- Your goal
Write out again, unaltered, the lines from the start through the line containing "WELL_FRONT, WELL_REAR = -330.0, -645.0".

====== Data shown ======

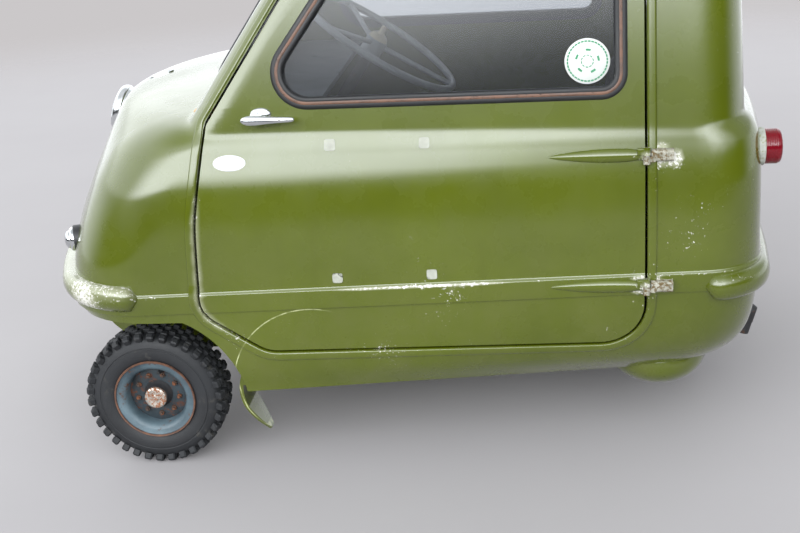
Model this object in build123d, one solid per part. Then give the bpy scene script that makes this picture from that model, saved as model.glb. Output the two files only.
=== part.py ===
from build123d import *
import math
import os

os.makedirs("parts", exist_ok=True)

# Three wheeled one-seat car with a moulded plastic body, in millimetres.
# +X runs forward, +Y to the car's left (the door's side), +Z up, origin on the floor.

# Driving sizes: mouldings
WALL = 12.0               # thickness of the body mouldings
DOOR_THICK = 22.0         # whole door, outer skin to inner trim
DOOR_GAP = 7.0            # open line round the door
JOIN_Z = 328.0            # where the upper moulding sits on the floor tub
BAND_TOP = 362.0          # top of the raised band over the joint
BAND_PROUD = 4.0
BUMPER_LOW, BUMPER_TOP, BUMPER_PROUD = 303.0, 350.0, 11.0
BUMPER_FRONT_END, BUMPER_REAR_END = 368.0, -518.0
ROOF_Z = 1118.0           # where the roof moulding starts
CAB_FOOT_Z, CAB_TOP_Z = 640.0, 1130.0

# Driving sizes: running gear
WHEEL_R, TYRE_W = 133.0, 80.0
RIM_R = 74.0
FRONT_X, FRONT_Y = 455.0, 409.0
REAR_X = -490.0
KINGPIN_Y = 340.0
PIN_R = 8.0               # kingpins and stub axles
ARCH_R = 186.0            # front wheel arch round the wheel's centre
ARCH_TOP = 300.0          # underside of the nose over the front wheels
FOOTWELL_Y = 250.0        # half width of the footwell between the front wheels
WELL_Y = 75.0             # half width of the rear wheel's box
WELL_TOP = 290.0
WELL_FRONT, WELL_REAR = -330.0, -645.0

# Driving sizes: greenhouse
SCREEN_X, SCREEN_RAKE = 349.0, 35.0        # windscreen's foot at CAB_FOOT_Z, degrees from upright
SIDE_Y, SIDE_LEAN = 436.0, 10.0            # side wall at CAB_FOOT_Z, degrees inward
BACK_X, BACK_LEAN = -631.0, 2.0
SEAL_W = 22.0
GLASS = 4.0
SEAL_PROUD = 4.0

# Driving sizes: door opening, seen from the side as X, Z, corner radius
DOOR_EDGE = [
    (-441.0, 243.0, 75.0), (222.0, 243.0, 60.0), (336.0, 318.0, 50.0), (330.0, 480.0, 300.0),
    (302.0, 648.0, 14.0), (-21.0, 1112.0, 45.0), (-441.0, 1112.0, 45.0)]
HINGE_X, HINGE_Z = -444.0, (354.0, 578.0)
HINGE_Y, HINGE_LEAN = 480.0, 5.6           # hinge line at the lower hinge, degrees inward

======

- Exercise response
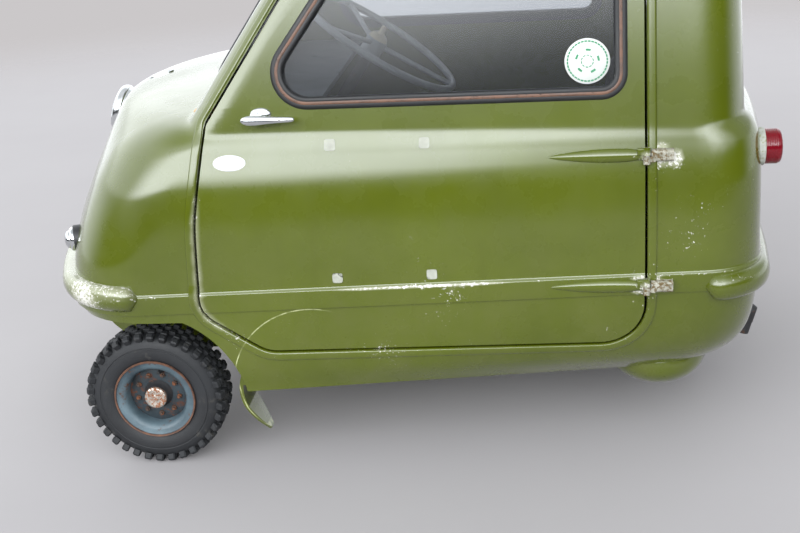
Model this object in build123d, one solid per part. Then give the bpy scene script that makes this picture from that model, saved as model.glb. Output the two files only.
=== part.py ===
from build123d import *
import math
import os

os.makedirs("parts", exist_ok=True)

# Three wheeled one-seat car with a moulded plastic body, in millimetres.
# +X runs forward, +Y to the car's left (the door's side), +Z up, origin on the floor.

# Driving sizes: mouldings
WALL = 12.0               # thickness of the body mouldings
DOOR_THICK = 22.0         # whole door, outer skin to inner trim
DOOR_GAP = 7.0            # open line round the door
JOIN_Z = 328.0            # where the upper moulding sits on the floor tub
BAND_TOP = 362.0          # top of the raised band over the joint
BAND_PROUD = 4.0
BUMPER_LOW, BUMPER_TOP, BUMPER_PROUD = 303.0, 350.0, 11.0
BUMPER_FRONT_END, BUMPER_REAR_END = 368.0, -518.0
ROOF_Z = 1118.0           # where the roof moulding starts
CAB_FOOT_Z, CAB_TOP_Z = 640.0, 1130.0

# Driving sizes: running gear
WHEEL_R, TYRE_W = 133.0, 80.0
RIM_R = 74.0
FRONT_X, FRONT_Y = 455.0, 409.0
REAR_X = -490.0
KINGPIN_Y = 340.0
PIN_R = 8.0               # kingpins and stub axles
ARCH_R = 186.0            # front wheel arch round the wheel's centre
ARCH_TOP = 300.0          # underside of the nose over the front wheels
FOOTWELL_Y = 250.0        # half width of the footwell between the front wheels
WELL_Y = 75.0             # half width of the rear wheel's box
WELL_TOP = 290.0
WELL_FRONT, WELL_REAR = -330.0, -645.0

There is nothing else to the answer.